#### [Task statement]
Nothing outside the stretch should be returned: give exactly the lines from the line containing "What OpenSCAD source" through the line containing "of the underside.", including both.

#### [Materials provided]
######

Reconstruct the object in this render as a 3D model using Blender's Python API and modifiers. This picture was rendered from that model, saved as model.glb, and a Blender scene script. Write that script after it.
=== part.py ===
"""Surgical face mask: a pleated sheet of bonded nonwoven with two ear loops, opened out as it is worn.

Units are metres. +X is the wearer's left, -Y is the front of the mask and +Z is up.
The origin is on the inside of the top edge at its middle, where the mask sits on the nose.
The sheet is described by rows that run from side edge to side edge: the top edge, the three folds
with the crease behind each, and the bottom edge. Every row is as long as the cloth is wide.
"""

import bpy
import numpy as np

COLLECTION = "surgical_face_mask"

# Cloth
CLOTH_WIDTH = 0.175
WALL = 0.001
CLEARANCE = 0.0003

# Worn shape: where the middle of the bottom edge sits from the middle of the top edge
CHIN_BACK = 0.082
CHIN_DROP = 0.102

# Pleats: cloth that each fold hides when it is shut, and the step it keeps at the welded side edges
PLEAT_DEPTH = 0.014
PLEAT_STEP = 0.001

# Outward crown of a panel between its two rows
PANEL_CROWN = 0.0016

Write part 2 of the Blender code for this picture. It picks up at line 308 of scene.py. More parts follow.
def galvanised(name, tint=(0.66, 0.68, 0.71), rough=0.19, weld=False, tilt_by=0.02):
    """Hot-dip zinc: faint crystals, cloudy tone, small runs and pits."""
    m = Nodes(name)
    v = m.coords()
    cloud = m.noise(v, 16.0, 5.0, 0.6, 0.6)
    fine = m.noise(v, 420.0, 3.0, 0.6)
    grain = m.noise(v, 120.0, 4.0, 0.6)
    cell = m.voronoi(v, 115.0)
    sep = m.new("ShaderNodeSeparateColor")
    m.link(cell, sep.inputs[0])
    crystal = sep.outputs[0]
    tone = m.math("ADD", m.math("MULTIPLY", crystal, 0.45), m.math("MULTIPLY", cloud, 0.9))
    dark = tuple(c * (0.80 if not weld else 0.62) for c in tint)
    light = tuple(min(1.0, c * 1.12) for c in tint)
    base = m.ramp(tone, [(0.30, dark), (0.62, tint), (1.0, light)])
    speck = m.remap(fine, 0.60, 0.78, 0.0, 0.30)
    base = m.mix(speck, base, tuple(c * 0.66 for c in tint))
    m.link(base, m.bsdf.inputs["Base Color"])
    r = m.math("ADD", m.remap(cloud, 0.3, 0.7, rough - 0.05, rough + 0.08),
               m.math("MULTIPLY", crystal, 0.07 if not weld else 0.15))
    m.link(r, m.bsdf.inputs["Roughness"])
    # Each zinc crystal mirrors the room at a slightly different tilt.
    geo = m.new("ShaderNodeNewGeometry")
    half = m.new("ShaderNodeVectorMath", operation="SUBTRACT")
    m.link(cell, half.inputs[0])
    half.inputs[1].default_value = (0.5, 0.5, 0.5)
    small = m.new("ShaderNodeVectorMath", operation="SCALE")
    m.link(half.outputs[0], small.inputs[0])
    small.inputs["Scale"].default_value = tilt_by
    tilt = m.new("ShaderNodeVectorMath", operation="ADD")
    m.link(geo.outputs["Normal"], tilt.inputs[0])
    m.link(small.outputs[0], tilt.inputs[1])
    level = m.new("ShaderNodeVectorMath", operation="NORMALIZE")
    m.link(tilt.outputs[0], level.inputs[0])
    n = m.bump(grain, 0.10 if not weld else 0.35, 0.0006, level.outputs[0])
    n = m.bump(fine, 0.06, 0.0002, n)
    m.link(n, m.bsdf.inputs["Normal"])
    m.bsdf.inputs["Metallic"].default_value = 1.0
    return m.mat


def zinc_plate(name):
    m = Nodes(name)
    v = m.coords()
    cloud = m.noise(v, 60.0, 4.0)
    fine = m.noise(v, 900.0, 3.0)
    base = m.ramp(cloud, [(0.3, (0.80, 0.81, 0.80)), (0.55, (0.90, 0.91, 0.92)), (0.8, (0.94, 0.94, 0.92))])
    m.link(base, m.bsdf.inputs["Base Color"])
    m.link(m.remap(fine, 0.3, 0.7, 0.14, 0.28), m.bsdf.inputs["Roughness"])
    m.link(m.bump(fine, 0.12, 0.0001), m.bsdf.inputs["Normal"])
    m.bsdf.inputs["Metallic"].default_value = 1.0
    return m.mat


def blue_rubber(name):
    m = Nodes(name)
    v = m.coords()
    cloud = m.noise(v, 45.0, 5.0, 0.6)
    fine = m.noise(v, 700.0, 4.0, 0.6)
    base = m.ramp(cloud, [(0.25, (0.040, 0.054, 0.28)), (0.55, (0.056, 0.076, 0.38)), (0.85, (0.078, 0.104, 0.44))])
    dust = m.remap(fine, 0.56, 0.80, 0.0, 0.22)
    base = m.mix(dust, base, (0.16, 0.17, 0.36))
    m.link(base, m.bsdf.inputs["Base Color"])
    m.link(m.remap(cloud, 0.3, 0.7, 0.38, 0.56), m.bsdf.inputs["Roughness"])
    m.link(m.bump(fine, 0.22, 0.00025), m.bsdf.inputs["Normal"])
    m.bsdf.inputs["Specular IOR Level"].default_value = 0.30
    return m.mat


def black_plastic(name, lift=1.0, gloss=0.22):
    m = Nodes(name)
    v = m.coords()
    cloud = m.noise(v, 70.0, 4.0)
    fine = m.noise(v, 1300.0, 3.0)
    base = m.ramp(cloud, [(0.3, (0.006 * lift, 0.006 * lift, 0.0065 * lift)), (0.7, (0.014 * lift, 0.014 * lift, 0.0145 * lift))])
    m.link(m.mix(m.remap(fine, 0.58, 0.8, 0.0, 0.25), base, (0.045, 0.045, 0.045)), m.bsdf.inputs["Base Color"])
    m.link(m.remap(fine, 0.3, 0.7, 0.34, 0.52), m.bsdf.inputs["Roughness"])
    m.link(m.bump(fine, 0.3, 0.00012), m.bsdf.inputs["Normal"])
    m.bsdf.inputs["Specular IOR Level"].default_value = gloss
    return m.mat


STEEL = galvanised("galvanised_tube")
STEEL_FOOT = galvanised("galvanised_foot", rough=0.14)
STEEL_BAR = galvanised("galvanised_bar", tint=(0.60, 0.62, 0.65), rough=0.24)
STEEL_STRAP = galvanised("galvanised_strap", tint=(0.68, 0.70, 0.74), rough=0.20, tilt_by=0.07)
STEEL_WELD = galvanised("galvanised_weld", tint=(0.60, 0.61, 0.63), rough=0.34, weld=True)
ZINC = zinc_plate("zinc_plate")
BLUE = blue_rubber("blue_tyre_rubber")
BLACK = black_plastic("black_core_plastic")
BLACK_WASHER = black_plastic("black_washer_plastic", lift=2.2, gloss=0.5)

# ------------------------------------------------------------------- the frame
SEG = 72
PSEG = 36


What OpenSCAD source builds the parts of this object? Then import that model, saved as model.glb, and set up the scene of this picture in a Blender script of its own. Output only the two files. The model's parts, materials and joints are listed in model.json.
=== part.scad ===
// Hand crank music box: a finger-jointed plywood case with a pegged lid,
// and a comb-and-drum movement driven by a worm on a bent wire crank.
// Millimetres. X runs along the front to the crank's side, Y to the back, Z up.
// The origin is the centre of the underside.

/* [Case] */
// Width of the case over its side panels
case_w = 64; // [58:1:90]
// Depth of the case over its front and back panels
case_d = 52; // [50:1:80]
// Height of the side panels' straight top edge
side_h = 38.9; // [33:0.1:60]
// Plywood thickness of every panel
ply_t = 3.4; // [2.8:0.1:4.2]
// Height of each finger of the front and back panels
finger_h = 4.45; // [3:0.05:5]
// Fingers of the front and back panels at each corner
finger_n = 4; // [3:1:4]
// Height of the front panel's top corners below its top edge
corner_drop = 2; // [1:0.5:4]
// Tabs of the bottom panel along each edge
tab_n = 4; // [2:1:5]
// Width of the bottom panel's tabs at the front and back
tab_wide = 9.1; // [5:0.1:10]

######

#### [Solution below]
What OpenSCAD source builds the parts of this object? Then import that model, saved as model.glb, and set up the scene of this picture in a Blender script of its own. Output only the two files. The model's parts, materials and joints are listed in model.json.
=== part.scad ===
// Hand crank music box: a finger-jointed plywood case with a pegged lid,
// and a comb-and-drum movement driven by a worm on a bent wire crank.
// Millimetres. X runs along the front to the crank's side, Y to the back, Z up.
// The origin is the centre of the underside.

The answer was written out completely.